Execution parameters:

number_jobs - Parallelization (-1 for all cores)
seed - Random seed for reproducibility
verbosity - Logging detail level

Plots Section

Visualization options:

Enable/disable specific plot types
All plots saved to runs/*/plots/

Algorithm Configuration (algos.yml)

The optional algos.yml file defines hyperparameter grids for each algorithm. If not provided, sensible defaults are used.
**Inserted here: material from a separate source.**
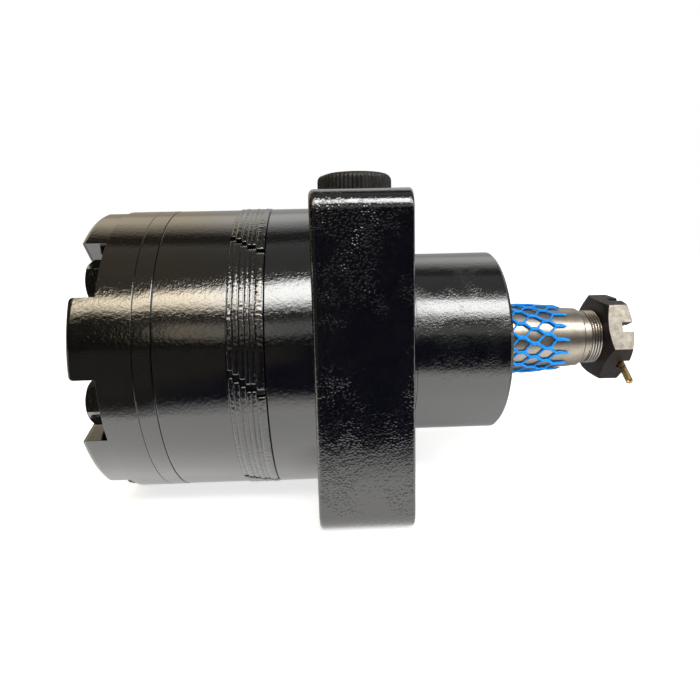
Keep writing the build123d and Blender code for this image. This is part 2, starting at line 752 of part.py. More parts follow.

Example:

CATB:
    iterations: [100, 500, 1000]
    learning_rate: [0.01, 0.05, 0.1]
    depth: [4, 6, 8]
    l2_leaf_reg: [1, 3, 5]

LGB:
    n_estimators: [100, 500, 1000]
    learning_rate: [0.01, 0.05, 0.1]
    num_leaves: [31, 63, 127]
    feature_fraction: [0.8, 0.9, 1.0]

XGB:
    n_estimators: [100, 500, 1000]
    learning_rate: [0.01, 0.05, 0.1]
    max_depth: [3, 5, 7]
    subsample: [0.8, 0.9, 1.0]

Time Series Projects

For time series analysis, add these configuration options:

model:
    time_series:
        option        : True
        date_index    : date                # Date column
        group_id      : symbol              # Group by column
        forecast      : 1                   # Forecast horizon
        n_lags        : 10                  # Lag features
        leaders       : []                  # Leading indicators

Best Practices

Version Control - Keep config files in git
Data Management - Store large data files outside the repo
Experiment Tracking - Use descriptive project names
Configuration - Start with defaults, tune incrementally
Reproducibility - Always set the random seed

Example Projects

The AlphaPy Pro repository includes several example projects:

projects/kaggle/ - Titanic competition starter
projects/shannons-demon/ - Trading strategy implementation
projects/time-series/ - Market prediction example
projects/triple-barrier-method/ - Advanced financial ML

Each example includes complete configuration files and sample data.